*TASK INSTRUCTIONS*: Give back the lines exactly, from the first one to the line with "return rest**3 *", both ends included.

----- RECORDS PROVIDED

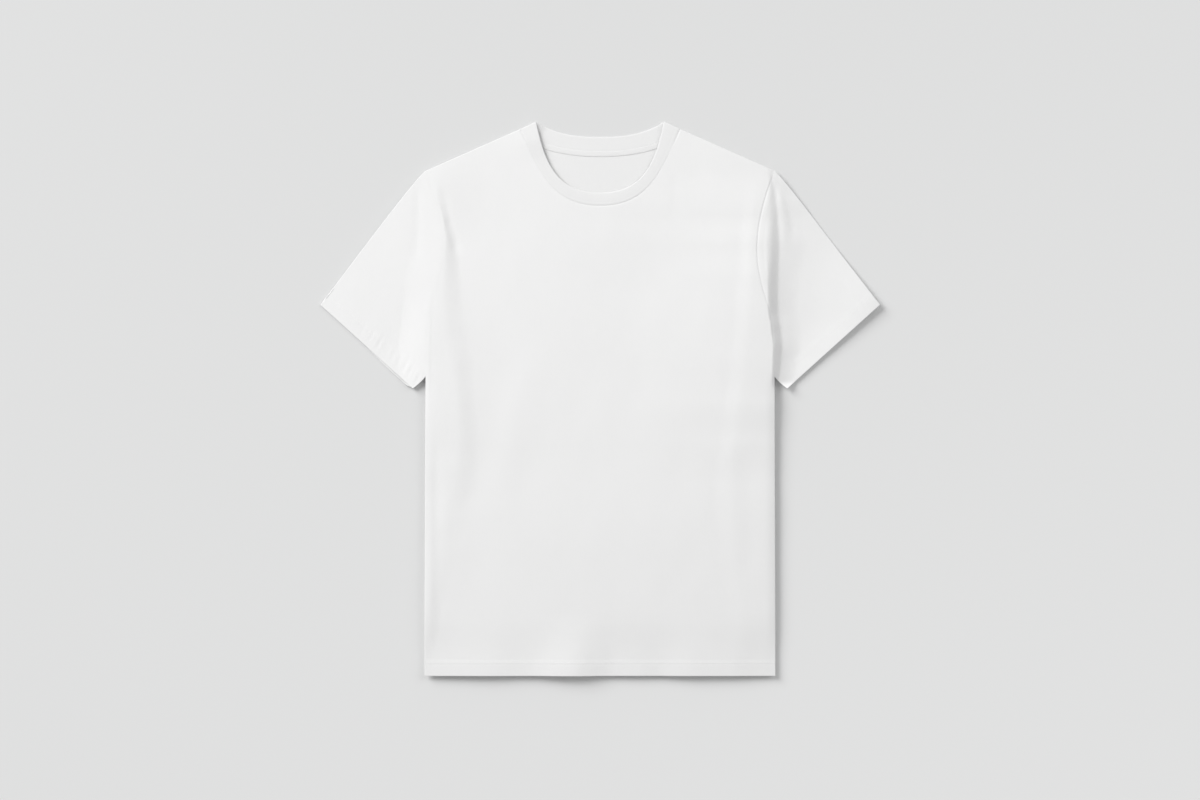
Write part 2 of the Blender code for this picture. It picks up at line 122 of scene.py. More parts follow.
@dataclass(frozen=True)
class Curve:
    """Cubic curve in plan with its two handles."""

    start: Point
    first: Point
    second: Point
    end: Point
    samples: int = 400

    @classmethod
    def straight(cls, start: Point, end: Point) -> "Curve":
        """Make a straight line between two points."""
        thirds = [tuple(a + (b - a) * part / 3 for a, b in zip(start, end)) for part in (1, 2)]
        return cls(start, *thirds, end)

    def handles(self) -> list[Array]:
        """Read the ends and the handles in order."""
        return [np.array(point) for point in (self.start, self.first, self.second, self.end)]

    def points(self, shares: Array) -> Array:
        """Read the curve.

        Args:
            shares: Parameters from 0 to 1.

        Returns:
            One plan point for each share.
        """
        share = np.asarray(shares, float)[..., None]
        rest = 1.0 - share
        a, b, c, d = self.handles()
        return rest**3 * a + 3 * rest**2 * share * b + 3 * rest * share**2 * c + share**3 * d

    def lefts(self, shares: Array) -> Array:
        """Read the directions to the left of the curve.

        Args:
            shares: Parameters from 0 to 1.

        Returns:
            A unit vector for each share.
        """
        share = np.asarray(shares, float)[..., None]
        rest = 1.0 - share
        a, b, c, d = self.handles()
        run = unit(rest**2 * (b - a) + 2 * rest * share * (c - b) + share**2 * (d - c))
        return np.stack([-run[..., 1], run[..., 0]], axis=-1)

    def length(self) -> float:
        """Measure the curve."""
        return float(walked(self.points(np.linspace(0, 1, self.samples + 1)))[-1])

    def shares_at(self, distances: Array) -> Array:
        """Find the shares at distances along the curve from its start."""
        shares = np.linspace(0, 1, self.samples + 1)
        return np.interp(distances, walked(self.points(shares)), shares)

    def traced(self, spacing: float = 0.5) -> Array:
        """Trace the curve with points that far apart."""
        count = max(3, round(self.length() / spacing) + 1)
        return self.points(self.shares_at(np.linspace(0, self.length(), count)))


class Trace:
    """A line in plan from which offsets are measured."""

    CHUNK = 3000  # points measured at once
    FAR = 10.0  # reaches that stand for far away

    def __init__(self, points: Array) -> None:
        """Keep the line.

        Args:
            points: The line's points in order.
        """
        self.points = np.asarray(points, float)
        self.along = walked(self.points)
        self.runs = unit(np.gradient(self.points, axis=0))
        self.length = float(self.along[-1])

    @classmethod
    def smooth(cls, knots: Iterable[Point], steps: int = 12) -> "Trace":
        """Draw a smooth line through a few knots.

        Args:
            knots: Plan points that the line passes through.
            steps: Points between two knots.

        Returns:
            The line.
        """
        knot = np.array([*knots], float)
        whole = np.vstack([2 * knot[0] - knot[1], knot, 2 * knot[-1] - knot[-2]])
        line = []
        for index in range(len(knot) - 1):
            p0, p1, p2, p3 = whole[index : index + 4]
            for part in np.linspace(0, 1, steps, endpoint=False):
                square, cube = part * part, part**3
                line.append(
                    0.5 * (2 * p1 + (p2 - p0) * part + (2 * p0 - 5 * p1 + 4 * p2 - p3) * square)
                    + 0.5 * (3 * p1 - p0 - 3 * p2 + p3) * cube
                )
        return cls(np.vstack([line, knot[-1]]))

    def at(self, distances: Array | float) -> Array:
        """Read the points at distances along the line."""
        return np.stack([np.interp(distances, self.along, axis) for axis in self.points.T], axis=-1)

    def measure(self, x: Array, y: Array, reach: float) -> tuple[Array, Array, Array]:
        """Measure points near the line.

        Args:
            x: Plan positions.
            y: Plan positions, of the same shape.
            reach: Distance beyond which a point is only called far.

        Returns:
            Offset to the left of the line, distance along it, and plain distance, shaped like x.
        """
        flat = np.stack([np.ravel(x), np.ravel(y)], axis=1)
        offset, far = (np.full(len(flat), self.FAR * reach) for _ in range(2))
        along = np.zeros(len(flat))
        low, high = self.points.min(0) - reach, self.points.max(0) + reach
        near = np.flatnonzero(((flat >= low) & (flat <= high)).all(axis=1))
        for start in range(0, len(near), self.CHUNK):
            rows = near[start : start + self.CHUNK]
            gaps = ((flat[rows, None, :] - self.points[None]) ** 2).sum(axis=2)
            best = gaps.argmin(axis=1)
            away = flat[rows] - self.points[best]
            run = self.runs[best]
            forward = (away * run).sum(axis=1)
            left = run[:, 0] * away[:, 1] - run[:, 1] * away[:, 0]
            ends = (best == 0) & (forward < 0) | (best == len(self.points) - 1) & (forward > 0)
            offset[rows] = left
            along[rows] = self.along[best] + forward
            far[rows] = np.where(ends, np.sqrt(gaps[np.arange(len(rows)), best]), np.abs(left))
        return offset.reshape(np.shape(x)), along.reshape(np.shape(x)), far.reshape(np.shape(x))


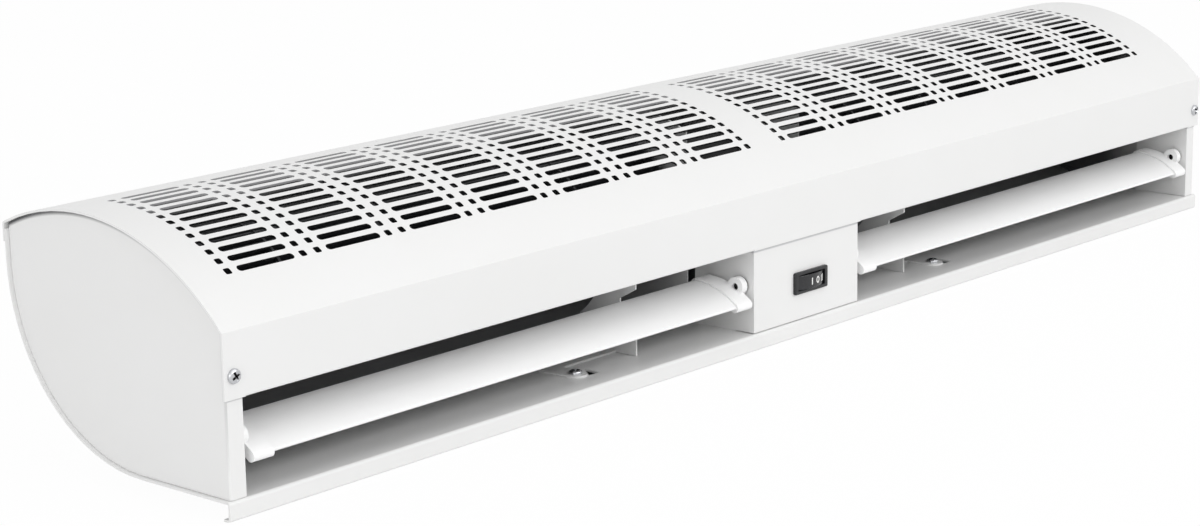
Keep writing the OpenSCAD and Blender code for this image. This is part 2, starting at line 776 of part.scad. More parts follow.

----------

*REPLY*:
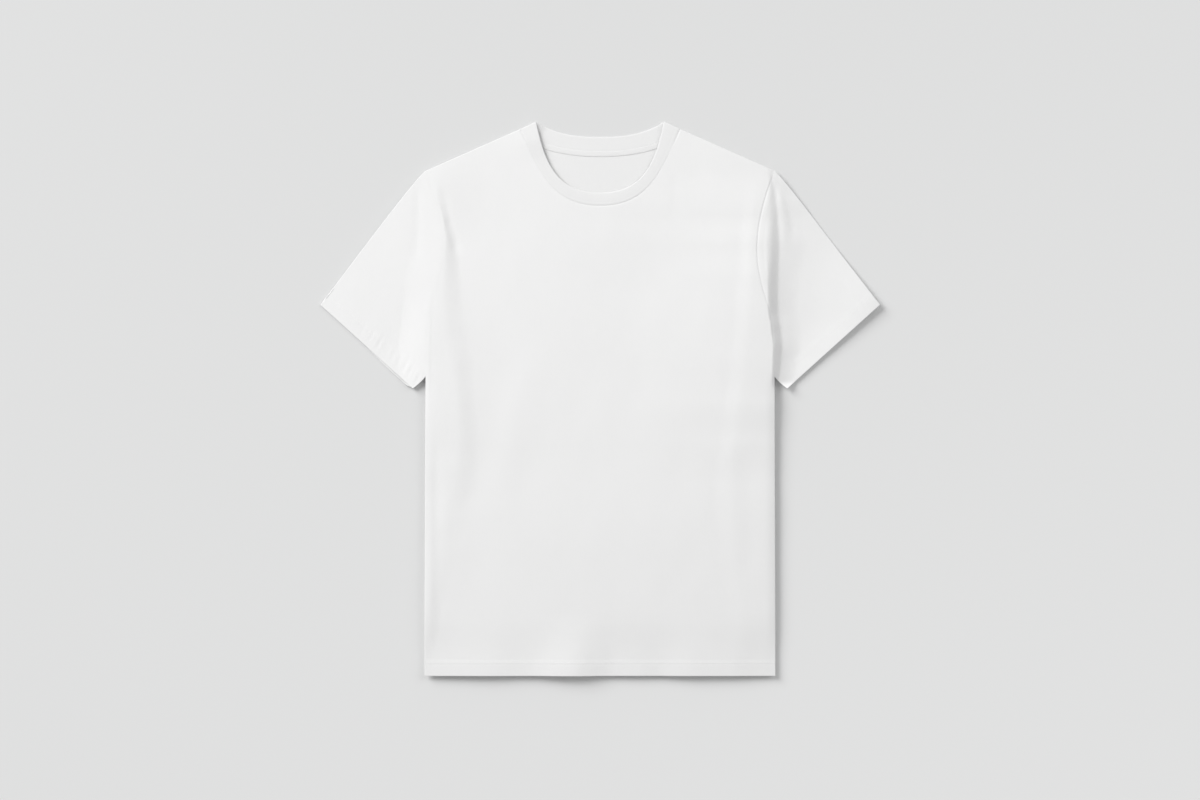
Write part 2 of the Blender code for this picture. It picks up at line 122 of scene.py. More parts follow.
@dataclass(frozen=True)
class Curve:
    """Cubic curve in plan with its two handles."""

    start: Point
    first: Point
    second: Point
    end: Point
    samples: int = 400

    @classmethod
    def straight(cls, start: Point, end: Point) -> "Curve":
        """Make a straight line between two points."""
        thirds = [tuple(a + (b - a) * part / 3 for a, b in zip(start, end)) for part in (1, 2)]
        return cls(start, *thirds, end)

    def handles(self) -> list[Array]:
        """Read the ends and the handles in order."""
        return [np.array(point) for point in (self.start, self.first, self.second, self.end)]

    def points(self, shares: Array) -> Array:
        """Read the curve.

        Args:
            shares: Parameters from 0 to 1.

        Returns:
            One plan point for each share.
        """
        share = np.asarray(shares, float)[..., None]
        rest = 1.0 - share
        a, b, c, d = self.handles()
        return rest**3 * a + 3 * rest**2 * share * b + 3 * rest * share**2 * c + share**3 * d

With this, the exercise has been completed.